## Directions for this task:
What is to be transcribed is the run of lines opening with the one that has "bpy.context.scene.collection.objects.link(rigid_bodies[body])" and closing with the one that has "obj.matrix_parent_inverse = Matrix.Identity(4)", and only that run, exactly.

## Information given:
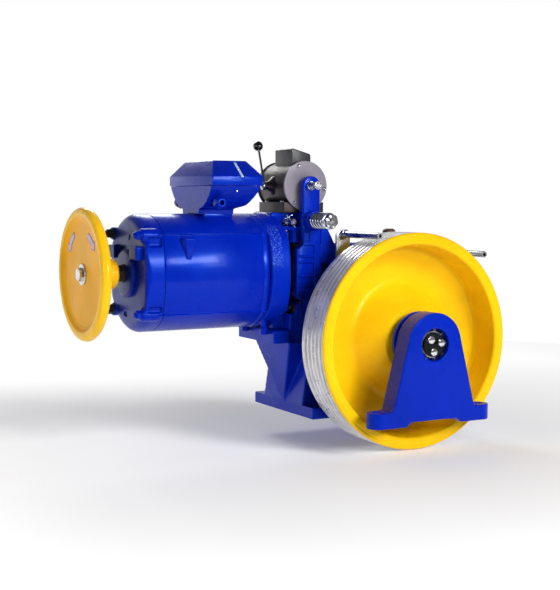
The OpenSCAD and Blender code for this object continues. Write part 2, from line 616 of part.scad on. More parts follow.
module adjuster() {
  cy(8, -168, -99, bx, gz, 48);
  difference() { hy(24, -141, -128, bx, gz); cy(8, -142, -127, bx, gz, 48); }
  difference() { hy(24, -172, -160, bx, gz); cy(8, -168, -159, bx, gz, 48); }
}
module brake_arm_front() color(blue) arm();
module brake_arm_rear() color(blue) mirror([0, 1, 0]) arm();
module brake_lining_front() color(dark) lining();
module brake_lining_rear() color(dark) mirror([0, 1, 0]) lining();
module brake_adjuster_front() color(steel) adjuster();
module brake_adjuster_rear() color(steel) mirror([0, 1, 0]) adjuster();
module plunger_front() color(steel) cy(12, -98.4, -18, bx, gz, 48);
module plunger_rear() color(steel) cy(12, 18, 98.4, bx, gz, 48);
module release_lever() color(steel) {
  cx(7, -368, bx - 10, 0, gz, 48);
  translate([0, 0, gz]) bar(bx - 10, bx + 10)
    polygon([[-16.5, 10], [-6, 12], [10, 8], [16.5, 0], [16.5, -10], [6, -12], [-10, -8], [-16.5, 0]]);
  translate([-358, 0, gz]) rotate([-18.6, 0, 0]) {
    difference() { cz(4, 0, 122, 0, 0, 32); translate([0, 0, 0]) rotate([0, 90, 0]) cylinder(r = 7, h = 40, center = true, $fn = 48); }
  }
  difference() { cx(13, -366, -350, 0, gz, 48); cx(7, -369, -340, 0, gz, 48); translate([-358, 0, gz]) rotate([-18.6, 0, 0]) cz(4, 0, 122, 0, 0, 32); }
}
module release_knob() color([0.05, 0.05, 0.05]) translate([-358, 0, gz]) rotate([-18.6, 0, 0]) difference() {
  translate([0, 0, 134]) sphere(16, $fn = 64);
  cz(4, 100, 122, 0, 0, 32);
}

gearbox_housing();
gearbox_rear_cover();
gearbox_cover_bolts();
slow_shaft_bearings();
slow_shaft_seal();
worm_bearings();
worm_end_cover();
breather();
sight_glass();
brake_housing();
housing_bolts();
arm_pivot_pins();
brake_tie_rod();
spring_nuts();
brake_springs();
magnet_base();
magnet_body();
magnet_coils();
magnet_covers();
magnet_connector_box();
magnet_screws();
motor_frame();
motor_end_shield();
motor_drive_flange();
stator_core();
stator_windings();
motor_bearings();
motor_bearing_cap();
terminal_box();
terminal_box_lid();
terminal_board();
cable_glands();
rope_guard_bracket();
rope_guard_rods();
outboard_pedestal();
outboard_bearing();
outboard_bearing_cover();
motor_shaft();
rotor();
coupling_half();
brake_drum();
worm_shaft();
handwheel();
handwheel_bolt();
slow_shaft();
worm_wheel_hub();
worm_wheel_rim();
sheave();
shaft_end_plate();
shaft_end_bolts();
brake_arm_front();
brake_lining_front();
brake_adjuster_front();
brake_arm_rear();
brake_lining_rear();
brake_adjuster_rear();
plunger_front();
plunger_rear();
release_lever();
release_knob();
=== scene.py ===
import bpy
import bmesh
import json
import math
from mathutils import Vector, Matrix
from mathutils.geometry import tessellate_polygon

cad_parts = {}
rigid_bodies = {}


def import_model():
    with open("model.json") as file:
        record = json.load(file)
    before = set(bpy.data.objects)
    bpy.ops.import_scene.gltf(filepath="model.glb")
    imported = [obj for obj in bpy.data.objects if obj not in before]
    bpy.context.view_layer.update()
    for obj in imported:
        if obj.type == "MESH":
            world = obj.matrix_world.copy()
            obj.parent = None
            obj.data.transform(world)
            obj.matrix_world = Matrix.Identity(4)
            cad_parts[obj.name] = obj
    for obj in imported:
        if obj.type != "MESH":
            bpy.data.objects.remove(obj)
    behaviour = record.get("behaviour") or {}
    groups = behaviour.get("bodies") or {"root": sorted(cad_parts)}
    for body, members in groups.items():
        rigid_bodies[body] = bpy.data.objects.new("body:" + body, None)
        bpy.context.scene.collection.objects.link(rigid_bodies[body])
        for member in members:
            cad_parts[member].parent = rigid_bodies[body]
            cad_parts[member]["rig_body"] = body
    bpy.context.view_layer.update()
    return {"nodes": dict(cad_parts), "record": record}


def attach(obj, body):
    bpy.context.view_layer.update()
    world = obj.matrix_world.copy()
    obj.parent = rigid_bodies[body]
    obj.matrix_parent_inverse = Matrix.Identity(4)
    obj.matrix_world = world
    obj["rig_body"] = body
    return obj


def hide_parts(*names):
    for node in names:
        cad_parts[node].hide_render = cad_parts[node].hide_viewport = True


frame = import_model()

scene = bpy.context.scene
nodes = frame["nodes"]
node_body = {n: o["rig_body"] for n, o in nodes.items()}
MM = 0.001
WZ, MZ, GZ, BX = 246.0, 463.0, 731.0, -258.0
RODZ, PIVZ, PIVY = MZ + 158, MZ - 118, 114.0


# ------------------------------------------------------------------ materials
def srgb(r, g, b):
    return tuple(((c / 255 + 0.055) / 1.055) ** 2.4 if c > 10 else c / 255 / 12.92 for c in (r, g, b)) + (1.0,)


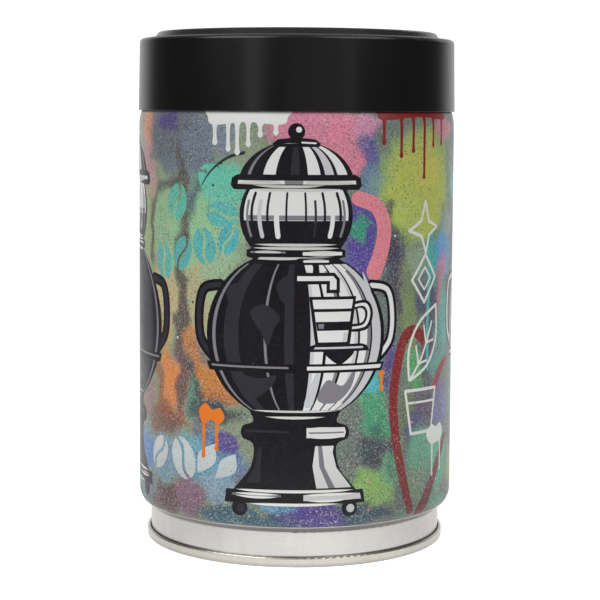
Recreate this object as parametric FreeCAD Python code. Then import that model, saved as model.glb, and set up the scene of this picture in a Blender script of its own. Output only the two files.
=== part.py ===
"""A round coffee tin with a push-on lid: every separate piece as its own solid, in millimetres.

The tin stands on its base seam at z = 0, with its axis on +Z. The can is a welded steel tube that is
necked in at both ends and closed by a double-seamed base and a double-seamed top ring. A peel-off foil
with a one-way valve closes the ring. A printed sleeve wraps the can, and a black lid pushes over its top.

Sheet metal and foil are drawn as one line in the (radius, height) plane, a list of corners, each with
the radius that the line is bent to there. The line is given its thickness and turned about the axis.
"""

import FreeCAD
import Part
import math
import os

# The can. Radii are to the axis, heights are above the surface that the tin stands on.
BODY_RADIUS = 49.5  # over the printed sleeve
CAN_HEIGHT = 153.3  # to the top of the upper seam, under the lid
SHEET = 0.25  # the steel of the can, the base and the top ring
NECK_RADIUS = 45.85  # outside the bare neck, at both ends
SLEEVE = 0.15  # thickness of the printed sleeve
FILM = 0.03  # clear space between two faces that are glued or pressed together

# Shoulders: where the wall starts to turn in, the radius that it turns with, and its steepest slope.
LOW_TURN_Z, LOW_TURN_RADIUS, LOW_SLOPE = 16.0, 6.0, 60.0
HIGH_TURN_Z, HIGH_TURN_RADIUS, HIGH_SLOPE = 130.3, 12.0, 40.0
LOW_NECK_BEND, HIGH_NECK_BEND = 1.0, 1.5
SLEEVE_BOTTOM_Z, SLEEVE_TOP_Z = 12.5, 137.4

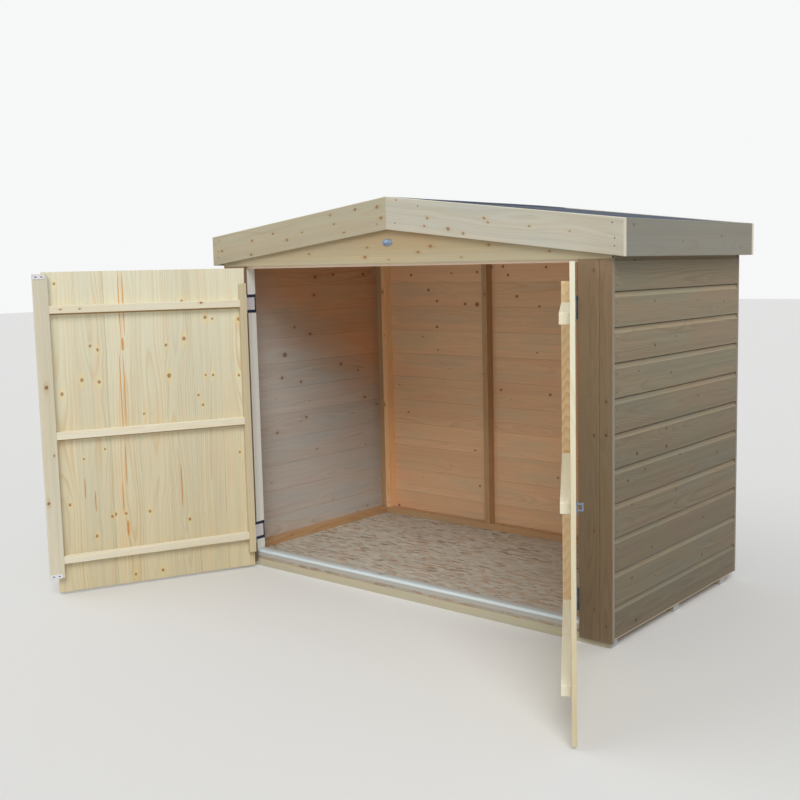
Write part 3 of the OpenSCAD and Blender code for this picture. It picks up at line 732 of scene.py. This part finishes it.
front = Kit(
    open=0.820, trimEdge=0.900, foot=0.020, gable=1.304, lintel=1.294,
    boardKnots=inMetres([(1268, 3.5), (724, 4), (129, 3), (400, 2.5)]), boardKnotsAt=(0.02, 0.06),
    trimKnots=inMetres([(839, 4), (728, 4.5), (80, 3)]), trimKnotsAt=(0.025, 0.025),
    gableArris=0.0012, gablePith=(-0.05, 0.03),
    gableKnots=inMetres([
        (200, 59, 5.5), (141, 39, 5), (340, 16, 3.5), (-4, 14, 3), (461, 57, 4.5), (-124, 25, 6),
        (-112, 62, 4), (-427, 44, 4), (711, 29, 3.5)]),
)
frontY = (-shed.halfDepth, -innerY)
frontZ = (front.foot, front.gable)


# two uprights, one on each side of the middle, between two places on each axis; marked paints the edge that
# lies farthest out lighter than the front face, as painted light, and knots are heights and radii at one
# place across for each side
def addPair(name, x, y, z, finish, node, radius=0.002, knots=None, knotsAt=(0.0, 0.0), marked=False):
    stack = newStack()
    for side, s in sides:
        more = {}
        if knots:
            more["knots"] = [(height - z[0], knotsAt[s > 0], r) for height, r in knots]
        if marked:
            more["tinted"] = near(1, abs(x[1] - x[0]) if s > 0 else 0.0)
        addTimber(stack, (s * x[0], y[0], z[0]), (s * x[1], y[1], z[1]), "z", radius, **more)
    finishStack(name, stack, finish, node)


addPair("frontSideBoards", (front.open, front.trimEdge - hair), frontY, frontZ, "trimWood", "front_boards",
        0.0015, front.boardKnots, front.boardKnotsAt)
addPair("frontCornerTrims", (front.trimEdge + hair, shed.halfWidth), frontY, frontZ, "trimWood",
        "front_trims", 0.002, front.trimKnots, front.trimKnotsAt, marked=True)


# the gable board runs from side to side; above its shoulders each row of points is drawn in to the roof line
# by the ratio reach(z) / halfWidth
def gableLimit(alongs, acrosses):
    return alongs * roofReach(acrosses + front.gable, shed.halfWidth) / shed.halfWidth


stack = newStack()
shoulder = roofUnder(shed.halfWidth) - front.gable
gableOutline = np.insert(softBox(underRidge - front.gable, shed.board, front.gableArris), (4, 12),
                         [(shoulder, 0.0), (shoulder, shed.board)], axis=0)
addBoard(stack, gableOutline[::-1], 2 * shed.halfWidth, (0, -shed.halfDepth, front.gable),
         [(1, 0, 0), (0, 0, 1), (0, 1, 0)], start=-shed.halfWidth, limit=gableLimit, knots=front.gableKnots,
         pith=front.gablePith)
finishStack("frontGableBoard", stack, "gableWood", "gable_board_front")
addPair("rearCornerTrims", (shed.halfWidth, front.trimEdge), (innerY, shed.halfDepth),
        (shed.foot, roofUnder(shed.halfWidth)), "trimWood", "rear_trims", marked=True)

# a painted highlight: the sill's upper front edge is painted paler and bluer, as where the sky light falls
# on it
sill = Kit(wornFrom=0.0185, wornStep=0.001, soft=0.002)
stack = newStack()
wearAndHighlight = [(0, sill.wornFrom), (0, sill.wornFrom - sill.wornStep)]
sillOutline = np.insert(softBox(shed.wide, shed.thin, sill.soft), 0, wearAndHighlight, axis=0)
addBoard(stack, sillOutline, 2 * shed.frameX, (-shed.frameX, -innerY, shed.floorTop), np.eye(3),
         soft=sill.soft,
         tinted=lambda v: (v[:, 1] < sill.soft + hair / 2) & (v[:, 2] > sill.wornFrom - sill.wornStep / 2))
finishStack("sillRail", stack, "sillWood", "front_sill")
addPair("openingPosts", (front.open, front.open + shed.thin), (-innerY, -shed.frameY),
        (shed.railTop, front.lintel), "frameWood", "front_posts")
stack = newStack()
addTimber(stack, (-shed.frameX, -innerY, front.lintel),
          (shed.frameX, -shed.frameY, front.lintel + shed.thin), "x", 0.002)
finishStack("lintelRail", stack, "lintelWood", "front_lintel")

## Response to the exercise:
        bpy.context.scene.collection.objects.link(rigid_bodies[body])
        for member in members:
            cad_parts[member].parent = rigid_bodies[body]
            cad_parts[member]["rig_body"] = body
    bpy.context.view_layer.update()
    return {"nodes": dict(cad_parts), "record": record}


def attach(obj, body):
    bpy.context.view_layer.update()
    world = obj.matrix_world.copy()
    obj.parent = rigid_bodies[body]
    obj.matrix_parent_inverse = Matrix.Identity(4)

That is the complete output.